The student, who is not being named to protect her identity, testified that she “guessed he [Osuna] knew” she was still a high school student, given that she was a junior at Palmetto the previous year, but “It never came up,” she said. She testified that she could not recall telling Osuna that she had been to Africa and took courses at MDC but also said there were more texts in her phone that were not introduced as evidence.
Judge Robert Cohen ruled that the Florida Department of Education, which pushed to impose discipline on Osuna, needed “clear and convincing evidence” to prove the allegations against Osuna. Cohen noted that while Osuna asserted that he did not know the student was still in high school, he fully cooperated with the investigation, while the student’s “lack of candor and lack of cooperation” with investigators as well as her incomplete memory of her texts with Osuna, “bring into question her truth and veracity when testifying against Osuna.”
Osuna had several people testify in his favor, including Palmetto High Principal Victoria Dobbs, science department head Pamela Schlachtman, parent and lacrosse team booster club president Nicola Rousseau and her daughter, former student and lacrosse team leader Samantha Rousseau. They testified that Osuna had a stellar reputation in his 10 years teaching at Palmetto.
Osuna thanked his supporters in an email to the Miami Herald.
“I wish I could go right back into the classroom without having to think to myself if my students bring up the allegations, or even worse if the parents of my students feel uncomfortable with me being their kid’s teacher,” Osuna, now 35, wrote. “So for now, I will continue with my life trying to stay optimistic that one day I could comfortably go back into the education system to some capacity.”
Daisy Gonzalez-Diego, a spokeswoman for the Miami-Dade County school district, said the state’s ruling had no bearing on Osuna’s status in the district.

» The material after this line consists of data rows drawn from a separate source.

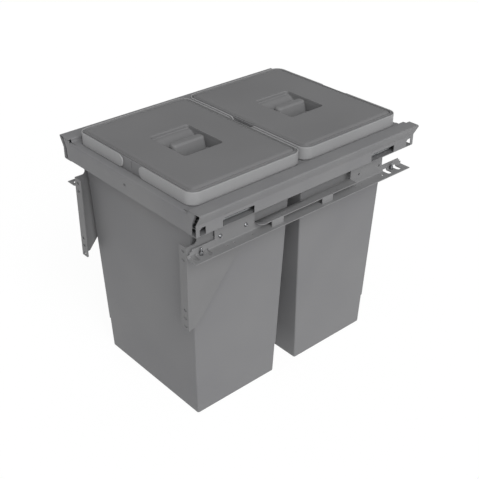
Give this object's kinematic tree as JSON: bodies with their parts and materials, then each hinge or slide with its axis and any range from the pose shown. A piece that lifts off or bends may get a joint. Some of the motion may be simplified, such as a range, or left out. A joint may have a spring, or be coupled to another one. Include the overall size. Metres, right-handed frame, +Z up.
{
  "type": "pull out bin frame",
  "caption": "Sheet-steel pull-out frame on full-extension cabinet runners, holding lidded waste bins with swing handles side by side in depth, with gusseted brackets for a cabinet door.",
  "frame": {"origin": "centre of the four rail fixing holes, on the underside of the rail flanges", "axes": "+X to the right as seen from the door, +Y to the rear of the cabinet, +Z up"},
  "size_m": [0.3896, 0.504, 0.461],
  "materials": {
    "frame_paint": "satin",
    "rail_paint": "satin",
    "bin_plastic": "fine grain",
    "lid_plastic": "fine grain",
    "handle_plastic": "fine grain",
    "runner_zinc": "zinc plated",
    "bright_steel": "bright",
    "stop_rubber": "matte"
  },
  "bodies": {
    "rails": {"left_rail": "rail_paint", "left_rail_pins": "bright_steel", "left_rail_screws": "bright_steel", "left_fixed_profile": "runner_zinc", "left_runner_stop": "stop_rubber", "right_rail": "rail_paint", "right_rail_pins": "bright_steel", "right_rail_screws": "bright_steel", "right_fixed_profile": "runner_zinc", "right_runner_stop": "stop_rubber"},
    "frame": {"left_side_member": "frame_paint", "left_drawer_profile": "runner_zinc", "left_door_bracket": "rail_paint", "left_bracket_rivets": "bright_steel", "right_side_member": "frame_paint", "right_drawer_profile": "runner_zinc", "right_door_bracket": "rail_paint", "right_bracket_rivets": "bright_steel", "front_cross_member": "frame_paint", "centre_cross_member": "frame_paint", "rear_cross_member": "frame_paint"},
    "front_bin": {"front_bin": "bin_plastic"},
    "rear_bin": {"rear_bin": "bin_plastic"},
    "front_lid": {"front_lid": "lid_plastic"},
    "rear_lid": {"rear_lid": "lid_plastic"},
    "left_outer_cage": {"left_outer_cage": "runner_zinc", "left_outer_balls": "bright_steel"},
    "left_middle_profile": {"left_middle_profile": "runner_zinc"},
    "left_inner_cage": {"left_inner_cage": "runner_zinc", "left_inner_balls": "bright_steel"},
    "right_outer_cage": {"right_outer_cage": "runner_zinc", "right_outer_balls": "bright_steel"},
    "right_middle_profile": {"right_middle_profile": "runner_zinc"},
    "right_inner_cage": {"right_inner_cage": "runner_zinc", "right_inner_balls": "bright_steel"},
    "front_bin_left_handle": {"front_bin_left_handle": "handle_plastic"},
    "front_bin_right_handle": {"front_bin_right_handle": "handle_plastic"},
    "rear_bin_left_handle": {"rear_bin_left_handle": "handle_plastic"},
    "rear_bin_right_handle": {"rear_bin_right_handle": "handle_plastic"}
  },
  "joints": [
    {"name": "frame_pull", "type": "slide", "parent": "rails", "child": "frame", "axis": [0, -1, 0], "range_m": [0, 0.46]},
    {"name": "left_outer_cage_slide", "type": "slide", "parent": "rails", "child": "left_outer_cage", "axis": [0, -1, 0], "range_m": [0, 0.115]},
    {"name": "left_middle_profile_slide", "type": "slide", "parent": "rails", "child": "left_middle_profile", "axis": [0, -1, 0], "range_m": [0, 0.23]},
    {"name": "left_inner_cage_slide", "type": "slide", "parent": "rails", "child": "left_inner_cage", "axis": [0, -1, 0], "range_m": [0, 0.345]},
    {"name": "right_outer_cage_slide", "type": "slide", "parent": "rails", "child": "right_outer_cage", "axis": [0, -1, 0], "range_m": [0, 0.115]},
    {"name": "right_middle_profile_slide", "type": "slide", "parent": "rails", "child": "right_middle_profile", "axis": [0, -1, 0], "range_m": [0, 0.23]},
    {"name": "right_inner_cage_slide", "type": "slide", "parent": "rails", "child": "right_inner_cage", "axis": [0, -1, 0], "range_m": [0, 0.345]},
    {"name": "front_bin_lift", "type": "slide", "parent": "frame", "child": "front_bin", "axis": [0, 0, 1], "range_m": [0, 0.45]},
    {"name": "front_lid_lift", "type": "slide", "parent": "front_bin", "child": "front_lid", "axis": [0, 0, 1], "range_m": [0, 0.085]},
    {"name": "front_bin_left_handle_swing", "type": "hinge", "parent": "front_bin", "child": "front_bin_left_handle", "pos_m": [-0.03315, -0.13175, 0.09415], "axis": [0, 1, 0], "range_deg": [0, 85]},
    {"name": "front_bin_right_handle_swing", "type": "hinge", "parent": "front_bin", "child": "front_bin_right_handle", "pos_m": [0.03315, -0.13175, 0.09415], "axis": [0, -1, 0], "range_deg": [0, 85]},
    {"name": "rear_bin_lift", "type": "slide", "parent": "frame", "child": "rear_bin", "axis": [0, 0, 1], "range_m": [0, 0.45]},
    {"name": "rear_lid_lift", "type": "slide", "parent": "rear_bin", "child": "rear_lid", "axis": [0, 0, 1], "range_m": [0, 0.085]},
    {"name": "rear_bin_left_handle_swing", "type": "hinge", "parent": "rear_bin", "child": "rear_bin_left_handle", "pos_m": [-0.03315, 0.10775, 0.09415], "axis": [0, 1, 0], "range_deg": [0, 85]},
    {"name": "rear_bin_right_handle_swing", "type": "hinge", "parent": "rear_bin", "child": "rear_bin_right_handle", "pos_m": [0.03315, 0.10775, 0.09415], "axis": [0, -1, 0], "range_deg": [0, 85]}
  ],
  "couplings": [
    {"joint": "left_outer_cage_slide", "follows": "frame_pull", "ratio": 0.25},
    {"joint": "left_middle_profile_slide", "follows": "frame_pull", "ratio": 0.5},
    {"joint": "left_inner_cage_slide", "follows": "frame_pull", "ratio": 0.75},
    {"joint": "right_outer_cage_slide", "follows": "frame_pull", "ratio": 0.25},
    {"joint": "right_middle_profile_slide", "follows": "frame_pull", "ratio": 0.5},
    {"joint": "right_inner_cage_slide", "follows": "frame_pull", "ratio": 0.75}
  ]
}
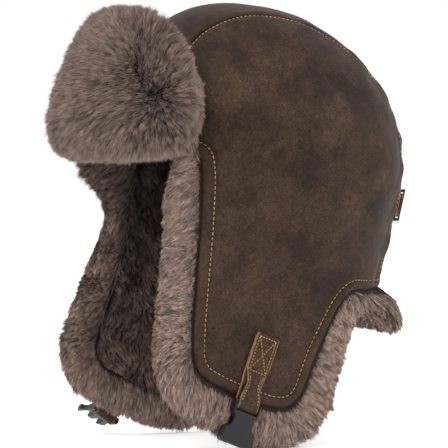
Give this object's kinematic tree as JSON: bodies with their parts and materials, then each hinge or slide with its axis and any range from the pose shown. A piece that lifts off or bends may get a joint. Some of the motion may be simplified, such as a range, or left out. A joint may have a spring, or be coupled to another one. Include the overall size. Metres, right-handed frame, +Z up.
{
  "type": "trapper hat",
  "caption": "Leather and fur winter hat with a fold-down fur visor, fold-up fur-lined ear flaps, chin straps with a side-release buckle and a rear size adjuster.",
  "frame": {"origin": "centre of the head opening, at the level of the hat's widest section, on the middle plane", "axes": "+Z up out of the crown, -Y the way the wearer looks, +X the wearer's left"},
  "size_m": [0.2169, 0.2732, 0.3253],
  "materials": {
    "leather": "aged dark brown suede-finish leather, mottled olive and gold",
    "strap_leather": "brown leather with lighter burnished edges and ochre stitching",
    "fur": "long taupe fur with pale tips",
    "fur_lining": "shorter, darker taupe fur",
    "wadding": "matte needled wadding",
    "lining": "dark brown woven lining",
    "buckle_plastic": "matte black moulded plastic",
    "ring_plastic": "matte black moulded plastic"
  },
  "bodies": {
    "root": {"crown_side_left": "leather", "crown_side_right": "leather", "crown_centre_strip": "leather", "crown_wadding_left": "wadding", "crown_wadding_right": "wadding", "crown_wadding_centre": "wadding", "crown_lining_left": "lining", "crown_lining_right": "lining", "crown_lining_centre": "lining", "sweatband": "lining", "neck_fur_edge": "fur", "temple_fur_edge_left": "fur", "temple_fur_edge_right": "fur", "adjuster_anchor": "strap_leather", "adjuster_ring": "ring_plastic", "adjuster_keeper": "strap_leather"},
    "visor": {"visor_leather": "leather", "visor_wadding": "wadding", "visor_fur": "fur"},
    "adjuster": {"adjuster_strap": "strap_leather"},
    "chin_strap_left": {"chin_strap_left": "strap_leather"},
    "chin_strap_right": {"chin_strap_right": "strap_leather"},
    "buckle_socket": {"buckle_socket": "buckle_plastic"},
    "buckle_plug": {"buckle_plug": "buckle_plastic"},
    "plug_prong_back": {"plug_prong_back": "buckle_plastic"},
    "plug_prong_front": {"plug_prong_front": "buckle_plastic"},
    "flap_left": {"flap_leather_left": "leather", "flap_wadding_left": "wadding", "flap_fur_lining_left": "fur_lining", "flap_fur_edge_left": "fur", "flap_binding_left": "strap_leather", "strap_tab_left": "strap_leather"},
    "flap_right": {"flap_leather_right": "leather", "flap_wadding_right": "wadding", "flap_fur_lining_right": "fur_lining", "flap_fur_edge_right": "fur", "flap_binding_right": "strap_leather", "strap_tab_right": "strap_leather"}
  },
  "joints": [
    {"name": "visor_fold", "type": "hinge", "parent": "root", "child": "visor", "pos_m": [0, -0.105, 0.012], "axis": [1, 0, 0], "range_deg": [0, 72]},
    {"name": "flap_left_fold", "type": "hinge", "parent": "root", "child": "flap_left", "pos_m": [0.091, -0.0845, -0.03], "axis": [-0.0658, -0.8961, 0.4389], "range_deg": [0, 140]},
    {"name": "flap_right_fold", "type": "hinge", "parent": "root", "child": "flap_right", "pos_m": [-0.091, -0.0845, -0.03], "axis": [-0.0658, 0.8961, -0.4389], "range_deg": [0, 140]},
    {"name": "chin_strap_left_swing", "type": "hinge", "parent": "flap_left", "child": "chin_strap_left", "pos_m": [0.0931, -0.05134, -0.14791], "axis": [0, -0.9336, 0.3584], "range_deg": [0, 60]},
    {"name": "chin_strap_right_swing", "type": "hinge", "parent": "flap_right", "child": "chin_strap_right", "pos_m": [-0.09313, -0.05433, -0.14635], "axis": [0, 0.829, -0.5592], "range_deg": [0, 60]},
    {"name": "buckle_socket_swivel", "type": "hinge", "parent": "chin_strap_left", "child": "buckle_socket", "pos_m": [0.0928, -0.0603, -0.17125], "axis": [0, -0.9336, 0.3584], "range_deg": [0, 70]},
    {"name": "buckle_plug_swivel", "type": "hinge", "parent": "chin_strap_right", "child": "buckle_plug", "pos_m": [-0.09283, -0.08229, -0.1878], "axis": [0, 0.829, -0.5592], "range_deg": [-82, 4]},
    {"name": "plug_prong_back_flex", "type": "hinge", "parent": "buckle_plug", "child": "plug_prong_back", "pos_m": [-0.10228, -0.0753, -0.19372], "axis": [-0.1045, 0.5561, 0.8245], "range_deg": [0, 7], "stiffness_Nm_per_rad": 0.05},
    {"name": "plug_prong_front_flex", "type": "hinge", "parent": "buckle_plug", "child": "plug_prong_front", "pos_m": [-0.10228, -0.09039, -0.18354], "axis": [0.1045, -0.5561, -0.8245], "range_deg": [0, 7], "stiffness_Nm_per_rad": 0.05},
    {"name": "adjuster_slide", "type": "hinge", "parent": "root", "child": "adjuster", "pos_m": [0, 0.0255, -0.028], "axis": [0, 0, -1], "range_deg": [0, 7]}
  ]
}
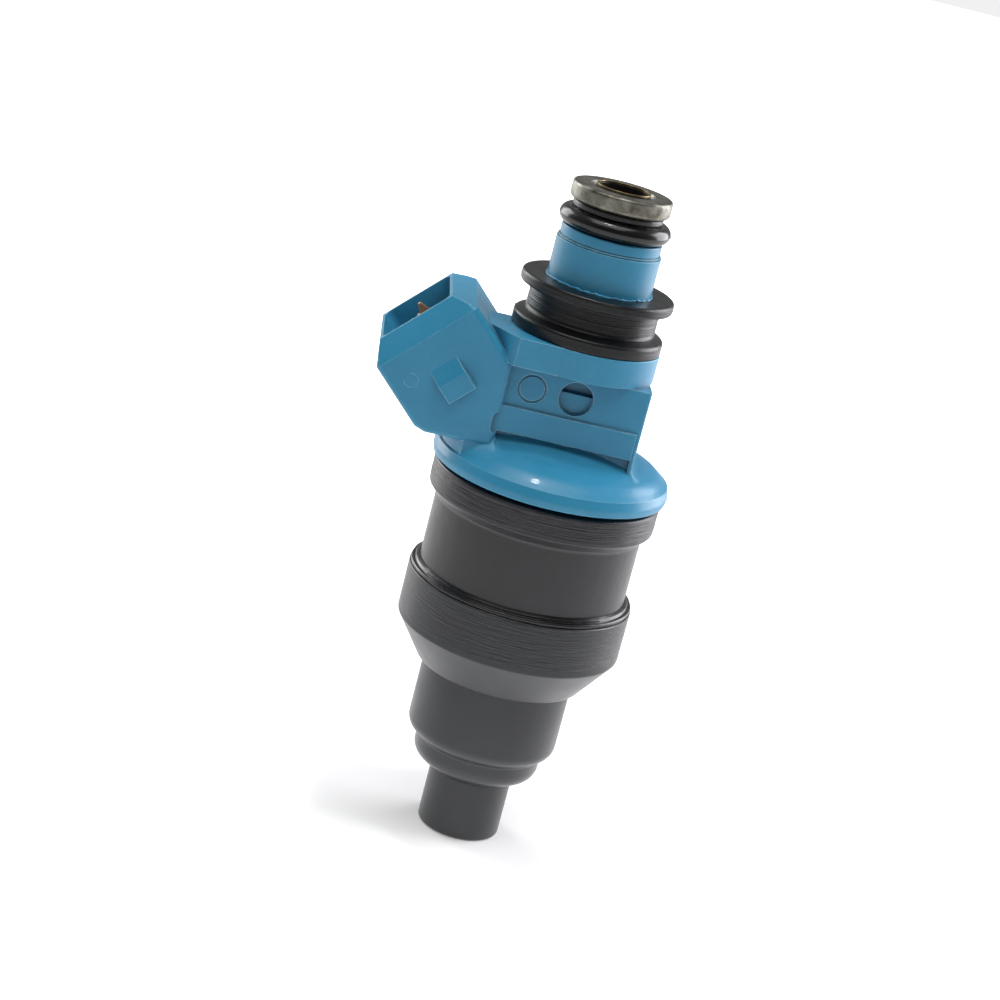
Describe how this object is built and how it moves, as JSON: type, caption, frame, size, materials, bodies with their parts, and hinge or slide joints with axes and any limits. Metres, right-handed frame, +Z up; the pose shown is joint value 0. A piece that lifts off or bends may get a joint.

“Once this incident was brought to our attention early last year, we determined he would be precluded from seeking future employment with the district,” she wrote in an email.
The mother of the student, who is not being identified to protect her daughter’s identity, said she was disappointed in the ruling. She said her daughter never went to Africa and was always a student in the Miami-Dade public school system.
“She said she never told him that ever. She never mentioned to him that she was going to Miami Dade [College],” the mother told the Herald.
She also said her daughter spoke with detectives three or four times, each time they came to the family’s home, allowing them to look at her phone.
“I don’t know what lack of cooperation they’re talking about,” she said.